I have killed several people (some brutally, others calmly) and yet I currently languish in jail for a murder I did not commit.
When I think about what I actually did, I feel somewhat sad that nobody will ever know about the complex operation that I undertook. Getting away with it is highly preferable, of course, but perhaps when I’m long gone, someone will open an old safe and find this confession. The public would reel. After all, almost nobody else in the world can possibly understand how someone, by the tender age of 28, can have calmly killed six members of her family. And then happily got on with the rest of her life, never to regret a thing.
In my opinion, there aren’t many better tropes than a well written anti-hero, and our protagonist Grace is an one of the best I’ve read. A product of the United Kingdom’s rigged class system, you will find yourself wondering who the true villain is in this tale of murder. Is it Grace? Is it the mega-rich family of which her hit-list entails? Or is it the systems of oppression that put them all in that position in the first place?
An absolute must-read, and a stellar debut novel from Bella Mackie.
By Taylor Jenkins Reid
Quick Summary: Taking “Hollywood will take you, will eat you, will destroy you” to a whole other level.
This book left me with a book hangover of extraordinary proportions. The Seven Husbands of Evelyn Hugo is full of smoke and mirrors, celebrity intrigue, love, devastation and greed.
In this deep dive into the glitz and glam of Hollywood, we meet reclusive film-star Evelyn Hugo, as she is ready to reveal the who, where and why of all seven of her marriages. And it is not at all what anyone expected. In this tale of ambition, love and loss you can take nothing for granted. The twists and turns will keep you reeling to the very last page.
This book was absolutely five stars for me. Taylor Jenkins Reid is a master of expectations, and she plays her cards perfectly in this book. You enter the book intrigued about Evelyn’s many husbands and marriages, but the husbands soon become a secondary concern as you learn about Evelyn herself. It called to mind the Netflix series Hollywood, which I thought did a similarly excellent job of peeling back the layers of the big screen, and showing what turmoil lies beneath.
Not at all what you expect, and yet so entirely plausible. The ideal contemporary fiction, and so worth the hype.
A fresh and accessible look into the American immigrant experience, and all its joys and heartbreaks.

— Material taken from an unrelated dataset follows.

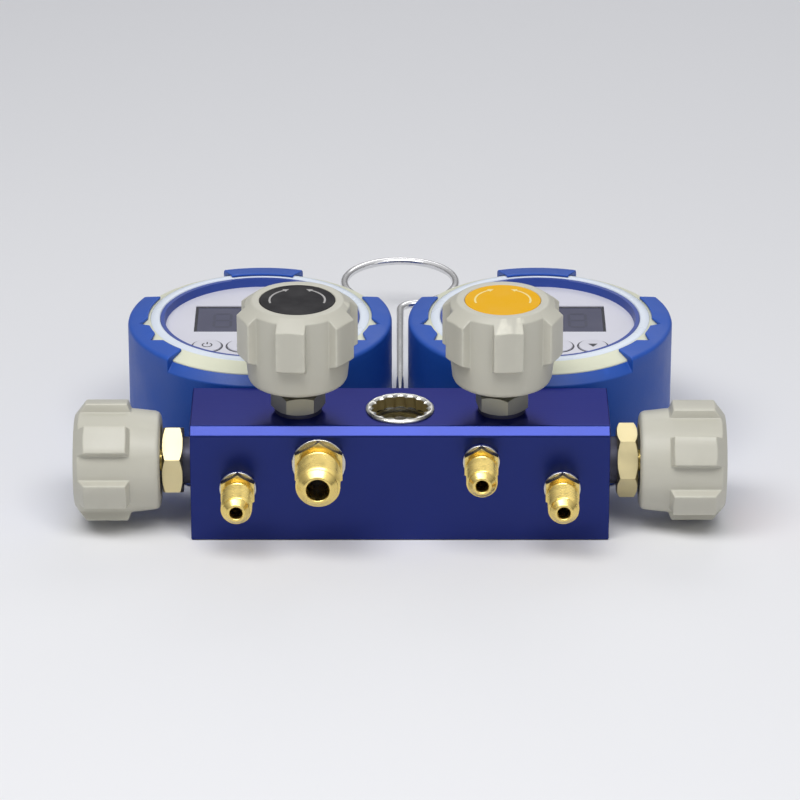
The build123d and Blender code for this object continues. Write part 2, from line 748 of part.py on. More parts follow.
for side in gauges:
    base = gauge_plane(side)
    sensor_base = sensor_plane(side)
    sensor_reach = gauge_y - housing_radius - block_back

    with BuildPart() as boot:
        turned(
            base,
            (boot_opening_radius, 0),
            (boot_radius - boot_edge_round, 0),
            (boot_radius, boot_edge_round),
            (boot_radius, boot_shoulder - boot_edge_round),
            (boot_radius - boot_edge_round, boot_shoulder),
            (boot_lip_reach, boot_top),
            (boot_lip_reach, lip_bottom),
            (bezel_outer_radius - bezel_slope_width, lip_bottom),
            (bezel_outer_radius + fit_gap, rim_clearance),
            (boot_bore, rim_clearance - housing_rim_slope),
            (boot_bore, boot_floor),
            (boot_opening_radius, boot_floor),
        )
        inside = boot_lip_reach - cut_margin
        outside = boot_radius + cut_margin
        for start, end in open_sectors:
            open_sector = sector(base.offset(boot_cut_height), inside, outside, start, end)
            extrude(open_sector, amount=boot_top, mode=Mode.SUBTRACT)
        lip_sector = sector(base.offset(boot_cut_height), inside, side_lip_reach, top_claw[1], 360 + top_claw[0])
        extrude(lip_sector, amount=boot_top, mode=Mode.SUBTRACT)
        turned(
            gauge_plane(side, angle=front_crescent[0]),
            (inside, front_rim_inner_height),
            (boot_bore, front_rim_inner_height),
            (boot_radius, front_rim_outer_height),
            (outside, front_rim_outer_height),
            (outside, boot_top + cut_margin),
            (inside, boot_top + cut_margin),
            mode=Mode.SUBTRACT,
            arc=front_crescent[1] - front_crescent[0],
        )
        with BuildSketch(base.offset(boot_cut_height)):
            for angle in claw_notches:
                with PolarLocations(0, 1, start_angle=angle):
                    Polygon((notch_base, -notch_half_width), (notch_tip, 0), (notch_base, notch_half_width), align=None)
        extrude(amount=boot_top, mode=Mode.SUBTRACT)
        with BuildSketch(sensor_base):
            Circle(sensor_flange_radius + fit_gap)
        extrude(amount=sensor_reach + housing_wall, mode=Mode.SUBTRACT)
    save(boot, f"{side}_boot")

    with BuildPart() as housing:
        turned(
            base,
            (0, floor_bottom),
            (housing_radius - housing_edge, floor_bottom),
            (housing_radius, floor_bottom + housing_edge),
            (housing_radius, housing_top - housing_rim_slope - bezel_edge),
            (housing_radius - bezel_edge, housing_top - housing_rim_slope),
            (housing_rim_bore, housing_top),
            (housing_rim_bore, face_bottom),
            (housing_ledge_radius, face_bottom),
            (housing_ledge_radius, housing_shoulder + housing_bore - housing_ledge_radius),
            (housing_bore, housing_shoulder),
            (housing_bore, floor_top),
            (0, floor_top),
        )
        with BuildSketch(base.offset(floor_top)):
            with Locations(post_places):
                Circle(post_radius)
        extrude(amount=board_height - floor_top)
        with BuildSketch(base.offset(floor_top)):
            RectangleRounded(bay_width + 2 * bay_wall, bay_depth + 2 * bay_wall, bay_corner + bay_wall)
        extrude(amount=bay_wall_height)
        with BuildSketch(base.offset(floor_bottom)):
            RectangleRounded(bay_width, bay_depth, bay_corner)
        extrude(amount=housing_floor + bay_wall_height, mode=Mode.SUBTRACT)
        with BuildSketch(base.offset(floor_bottom)):
            with Locations(post_places):
                Circle(screw_radius + fit_gap)
        extrude(amount=board_height, mode=Mode.SUBTRACT)
        with BuildSketch(base.offset(floor_bottom)):
            with Locations(post_places):
                Circle(screw_head_radius + fit_gap)
        extrude(amount=screw_head_height, mode=Mode.SUBTRACT)
        with BuildSketch(sensor_base):
            Circle(sensor_neck_radius + fit_gap)
        extrude(amount=sensor_reach + 2 * housing_wall, mode=Mode.SUBTRACT)
    save(housing, f"{side}_housing")

    with BuildPart() as battery_cover:
        with BuildSketch(base.offset(floor_bottom)):
            RectangleRounded(bay_width - 2 * loose_gap, bay_depth - 2 * loose_gap, bay_corner - loose_gap)
        extrude(amount=housing_floor)
        with BuildSketch(base.offset(floor_bottom)):
            with GridLocations(0, cover_groove_pitch, 1, cover_grooves):
                SlotOverall(cover_groove_length, cover_groove_width)
        extrude(amount=cover_groove_depth, mode=Mode.SUBTRACT)
    save(battery_cover, f"{side}_battery_cover")

    with BuildPart() as circuit_board:
        with BuildSketch(base.offset(board_height)):
            Circle(board_radius)
            with Locations(post_places):
                Circle(screw_radius + fit_gap, mode=Mode.SUBTRACT)
        extrude(amount=board_thickness)
        with BuildSketch(base.offset(board_top)):
            with Locations(button_places):
                Rectangle(switch_size, switch_size)
        extrude(amount=switch_top - board_top)
    save(circuit_board, f"{side}_circuit_board")

    with BuildPart() as lcd:
        with BuildSketch(base.offset(board_top)):
            with Locations((0, lcd_offset)):
                Rectangle(lcd_width + 2 * lcd_frame_margin, lcd_height + 2 * lcd_frame_margin)
        extrude(amount=face_bottom - fit_gap - board_top)
        with BuildSketch(base.offset(face_bottom - fit_gap)):
            with Locations((0, lcd_offset)):
                Rectangle(lcd_width - 2 * fit_gap, lcd_height - 2 * fit_gap)
        extrude(amount=face_thickness + fit_gap - lcd_glass_sink)
    save(lcd, f"{side}_lcd")

    with BuildPart() as face_panel:
        with BuildSketch(base.offset(face_bottom)):
            Circle(bezel_outer_radius)
            with Locations((0, lcd_offset)):
                Rectangle(lcd_width, lcd_height, mode=Mode.SUBTRACT)
            with Locations(button_places):
                Circle(button_radius, mode=Mode.SUBTRACT)
            with Locations(post_places):
                Circle(post_radius + fit_gap, mode=Mode.SUBTRACT)
        extrude(amount=face_thickness)
    save(face_panel, f"{side}_face_panel")

    with BuildPart() as bezel:
        turned(
            base,
            (bezel_inner_radius, face_top),
            (bezel_outer_radius, face_top),
            (bezel_outer_radius, housing_top),
            (bezel_outer_radius - bezel_slope_width, bezel_top),
            (bezel_inner_radius + bezel_edge, bezel_top),
            (bezel_inner_radius, bezel_top - bezel_edge),
        )
        with BuildSketch(base.offset(face_top)):
            with Locations(post_places):
                Circle(post_radius)
        extrude(amount=board_top + fit_gap - face_top)
        with BuildSketch(base.offset(board_top)):
            with Locations(post_places):
                Circle(screw_radius + fit_gap)
        extrude(amount=screw_tip + loose_gap - board_top, mode=Mode.SUBTRACT)
    save(bezel, f"{side}_bezel")

    with BuildPart() as liner:
        turned(
            base,
            (liner_inner_radius, face_top),
            (bezel_inner_radius - fit_gap, face_top),
            (bezel_inner_radius - fit_gap, bezel_top - liner_drop),
            (liner_inner_radius + liner_drop, bezel_top - liner_drop),
        )
    save(liner, f"{side}_liner")

    with BuildPart() as pressure_sensor:
        turned(
            sensor_base,
            (0, -sensor_spigot_depth),
            (sensor_spigot_radius, -sensor_spigot_depth),
            (sensor_spigot_radius, fit_gap),
            (sensor_flange_radius, fit_gap),
            (sensor_flange_radius, sensor_reach - fit_gap),
            (sensor_neck_radius, sensor_reach - fit_gap),
            (sensor_neck_radius, sensor_can_start),
            (sensor_can_radius, sensor_can_start),
            (sensor_can_radius, sensor_can_start + sensor_can_length - sensor_can_edge),
            (sensor_can_radius - sensor_can_edge, sensor_can_start + sensor_can_length),
            (0, sensor_can_start + sensor_can_length),
        )
        with BuildSketch(sensor_base.offset(-sensor_spigot_depth)):
            Circle(sensor_bore)
        extrude(amount=sensor_spigot_depth + sensor_can_start, mode=Mode.SUBTRACT)
    save(pressure_sensor, f"{side}_pressure_sensor")

    for number, name in enumerate(button_names):
        button_x = (number - (button_count - 1) / 2) * button_spacing
        button_base = Plane(origin=base.from_local_coords((button_x, -button_offset, 0)), z_dir=(0, 0, 1))
        with BuildPart() as button:
            turned(
                button_base,
                (0, flange_top - button_flange_height),
                (button_radius + button_flange, flange_top - button_flange_height),
                (button_radius + button_flange, flange_top),
                (button_radius - running_gap, flange_top),
                (button_radius - running_gap, face_top + button_rise - button_edge),
                (button_radius - running_gap - button_edge, face_top + button_rise),
                (0, face_top + button_rise),
            )
        save(button, f"{side}_{name}_button")

# Two cells in each gauge and the screws that hold each housing, board and bezel together
with BuildPart() as battery_cells:
    for side in gauges:
        for row in (-1, 1):
            cell_base = Plane(
                origin=(gauges[side] - row * cell_length / 2, gauge_y + row * cell_pitch / 2, cell_height),
                x_dir=(0, 1, 0),
                z_dir=(row, 0, 0),
            )
            turned(
                cell_base,
                (0, 0),
                (cell_radius, 0),
                (cell_radius, cell_length - cell_button_length),
                (cell_button_radius, cell_length - cell_button_length),
                (cell_button_radius, cell_length),
                (0, cell_length),
            )
save(battery_cells, "battery_cells")

with BuildPart() as housing_screws:
    for side in gauges:
        with BuildSketch(gauge_plane(side, floor_bottom)):
            with Locations(post_places):
                Circle(screw_head_radius)
        extrude(amount=screw_head_height)
        with BuildSketch(gauge_plane(side, floor_bottom + screw_head_height)):
            with Locations(post_places):
                Circle(screw_radius)
        extrude(amount=screw_tip - floor_bottom - screw_head_height)
save(housing_screws, "housing_screws")
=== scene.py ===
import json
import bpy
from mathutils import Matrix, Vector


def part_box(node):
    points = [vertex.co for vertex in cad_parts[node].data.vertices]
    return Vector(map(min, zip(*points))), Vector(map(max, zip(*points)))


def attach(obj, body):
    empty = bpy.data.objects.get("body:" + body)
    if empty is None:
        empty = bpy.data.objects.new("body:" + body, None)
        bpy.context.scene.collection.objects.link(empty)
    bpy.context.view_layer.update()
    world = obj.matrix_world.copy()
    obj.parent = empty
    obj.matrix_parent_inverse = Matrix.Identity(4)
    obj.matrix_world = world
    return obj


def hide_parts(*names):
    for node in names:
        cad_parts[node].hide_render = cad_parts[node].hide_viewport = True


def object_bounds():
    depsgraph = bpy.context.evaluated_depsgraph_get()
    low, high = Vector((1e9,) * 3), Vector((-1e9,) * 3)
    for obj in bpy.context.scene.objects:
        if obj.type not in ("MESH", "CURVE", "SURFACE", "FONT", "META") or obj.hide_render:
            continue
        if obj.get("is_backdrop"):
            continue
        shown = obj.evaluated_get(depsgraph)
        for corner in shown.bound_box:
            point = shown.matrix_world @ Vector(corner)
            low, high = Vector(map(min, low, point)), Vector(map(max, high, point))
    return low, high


bl_info = {
    "name": "Refrigerant manifold gauge",
    "version": (1, 0, 0),
    "blender": (4, 5, 0),
    "location": "3D View > Sidebar > Manifold",
    "description": "Dresses a four-valve digital refrigerant manifold: block, ports, valves, gauges and hook",
    "category": "Object",
}

from math import asin, atan2, ceil, cos, degrees, pi, radians, sin, sqrt, tan

import bmesh
import bpy
from mathutils import Matrix, Vector

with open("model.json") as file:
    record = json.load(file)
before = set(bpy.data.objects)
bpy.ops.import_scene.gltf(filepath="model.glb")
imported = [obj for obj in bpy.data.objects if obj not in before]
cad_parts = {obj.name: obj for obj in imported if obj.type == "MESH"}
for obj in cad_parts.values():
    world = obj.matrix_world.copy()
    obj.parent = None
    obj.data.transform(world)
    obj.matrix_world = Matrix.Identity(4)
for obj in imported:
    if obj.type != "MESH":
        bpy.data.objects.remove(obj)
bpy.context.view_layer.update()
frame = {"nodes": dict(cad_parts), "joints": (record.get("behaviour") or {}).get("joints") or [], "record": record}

MM = 0.001
NEAR_AXIS = 1e-7
VALVES = ("low", "high", "vacuum", "charging")
SIDES = ("left", "right")
BUTTONS = ("power", "mode", "up", "down")
MOUNTS = {mount["name"]: mount for mount in frame["record"]["mounts"]}
JOINTS = {joint["name"]: joint for joint in frame["joints"]}


# User settings

def length_setting(name, about, value):
    return bpy.props.FloatProperty(name=name, description=about, default=value, unit="LENGTH")


def colour_setting(name, about, value):
    return bpy.props.FloatVectorProperty(name=name, description=about, default=value, subtype="COLOR")


class ManifoldSizes(bpy.types.PropertyGroup):
    edge_round: length_setting("Edge round", "Radius of the block's broken edges", 0.5 * MM)
    knob_edge: length_setting("Knob edge", "Radius of the moulded edges of the knobs", 0.45 * MM)
    boot_edge: length_setting("Boot edge", "Radius of the moulded edges of the boots", 0.4 * MM)
    print_lift: length_setting("Print height", "Thickness of the printed marks", 0.04 * MM)


class ManifoldColours(bpy.types.PropertyGroup):
    anodised: colour_setting("Anodising", "Colour of the valve block", (0.009, 0.021, 0.165))
    brass: colour_setting("Brass", "Colour of ports and side bonnets", (0.86, 0.66, 0.22))
    nickel: colour_setting("Nickel", "Colour of plated rings and bonnets", (0.66, 0.65, 0.61))
    knob: colour_setting("Knobs", "Colour of the knobs", (0.53, 0.515, 0.435))
    boot: colour_setting("Boots", "Colour of the rubber boots", (0.011, 0.078, 0.41))
    housing: colour_setting("Housings", "Colour of the gauge housings", (0.77, 0.78, 0.60))
    bezel: colour_setting("Bezels", "Colour of the bezel rings", (0.73, 0.79, 0.87))
    face: colour_setting("Faces", "Colour of the gauge faces", (0.67, 0.665, 0.73))
    display: colour_setting("Displays", "Colour of the unlit displays", (0.058, 0.060, 0.112))


class ManifoldStage(bpy.types.PropertyGroup):
    camera_height: bpy.props.FloatProperty(
        name="Camera elevation", description="Angle of the view above the gauge faces", subtype="ANGLE",
        default=radians(24.6))
    camera_distance: length_setting("Camera distance", "Distance from the sight glass", 1.715)
    lens: bpy.props.FloatProperty(
        name="Lens", description="Focal length in millimetres", default=214.5)


def sizes():
    return bpy.context.scene.manifold_sizes


def colours():
    return bpy.context.scene.manifold_colours


# Places taken from the frame

def place_at(origin, axis, towards=(0, -1, 0)):
    """Matrix whose z runs along axis and whose x points towards the given direction."""
    up = Vector(axis).normalized()
    across = Vector(towards)
    across = (across - up * across.dot(up)).normalized()
    side = up.cross(across)
    turn = Matrix((across, side, up)).transposed().to_4x4()
    return Matrix.Translation(Vector(origin)) @ turn


def valve_place(valve):
    joint = JOINTS[f"{valve}_valve_turn"]
    return place_at(joint["pos_m"], joint["axis"])


def valve_span(valve, piece):
    """Lowest and highest point of a node along its valve's axis, in metres."""
    place = valve_place(valve).inverted()
    low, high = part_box(f"{valve}_{piece}")
    ends = sorted(((place @ low).z, (place @ high).z))
    return ends[0], ends[1]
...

Natasha: I’m a girl who believes in science and facts. Not fate. Not destiny. Or dreams that will never come true. I’m definitely not the kind of girl who meets a cute boy on a crowded New York City street and falls in love with him. Not when my family is twelve hours away from being deported to Jamaica. Falling in love with him won’t be my story.
Daniel: I’ve always been the good son, the good student, living up to my parents’ high expectations. Never the poet. Or the dreamer. But when I see her, I forget about all that. Something about Natasha makes me think that fate has something much more extraordinary in store—for both of us.
The Universe: Every moment in our lives has brought us to this single moment. A million futures lie before us. Which one will come true?
The perfect read for a younger audience – and anyone else who loves a romantic page-turner.
Anna is looking forward to her senior year in Atlanta, where she has a great job, a loyal best friend, and a crush on the verge of becoming more. Which is why she is less than thrilled about being shipped off to boarding school in Paris–until she meets Étienne St. Clair. Smart, charming, beautiful, Étienne has it all…including a serious girlfriend.
But in the City of Light, wishes have a way of coming true. Will a year of romantic near-misses end with their long-awaited French kiss?